In his recent book, Household Horror: Cinematic Fear and the Secret Life of Everyday Objects, Olivier focuses on viewing classic horror films through a completely new perspective that only educational play would have dreamed up: from the viewpoint of the objects in those films. This type of educational play opened up a whole new area of research. For example, psychoanalyzing a refrigerator led Olivier to better understand “the menace of pure and simple presence.”

Looking at scholarly study from such a strange angle has opened Olivier up to ridicule. After all, he said, “Who but a child would endow an object with as much being as a person?” Engaging in educational play requires the strength to accept criticism and continue to explore the unexpected anyway.

Educational Play in the Classroom

Olivier demonstrated educational play in the classroom with the classic French novel Dangerous Liaisons. For one of his classes, he had students take chapters of the book and reimagine them as tweets. The unique constraint allowed students to create a fun new retelling of the classic book. Olivier said, “Constraints enable growth. Playing freely doesn’t mean abandoning all rules and structure. Being playful is all about making up rules in order to see structures emerge.”

In another class project, Olivier had his students collectively write over a million sonnets using a random generator code. The students started by selecting famous women from history and writing individual sonnets about them in the style of Louise Labé. These sonnets were then funneled into a generative program that would select individual lines from each and randomly reorganize them to form a new sonnet.
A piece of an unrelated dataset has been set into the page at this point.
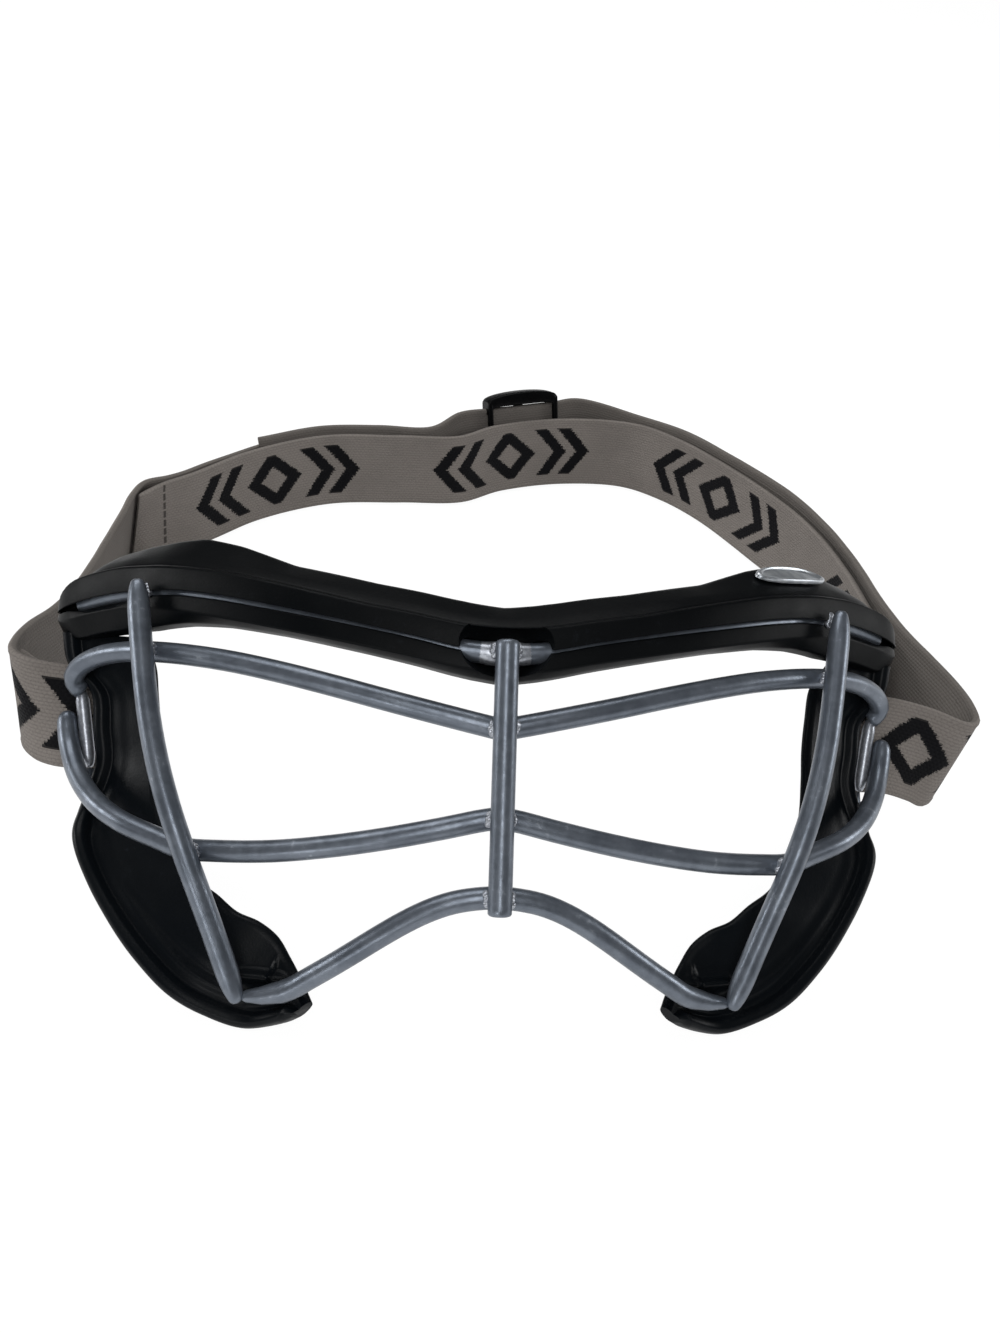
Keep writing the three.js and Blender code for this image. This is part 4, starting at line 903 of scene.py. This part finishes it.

The end result was a website that showcases all of these sonnets for the general public to enjoy. Olivier reiterated: “We should encourage restless wanderings. Creative thought thrives on intentional deviation.”

Embracing the Playful

No matter the type of playful experimentation or creative constraints used, these tools can amplify research and lead to wonderful new ideas. Educational play is necessary to helping the humanities retain their unique perspective. Olivier concluded, “Once we let the mind wander freely and allow ourselves to play unafraid, we can watch familiar objects take on new shapes, we can generate unexpected links between objects, and we can reclaim childhood wonder.”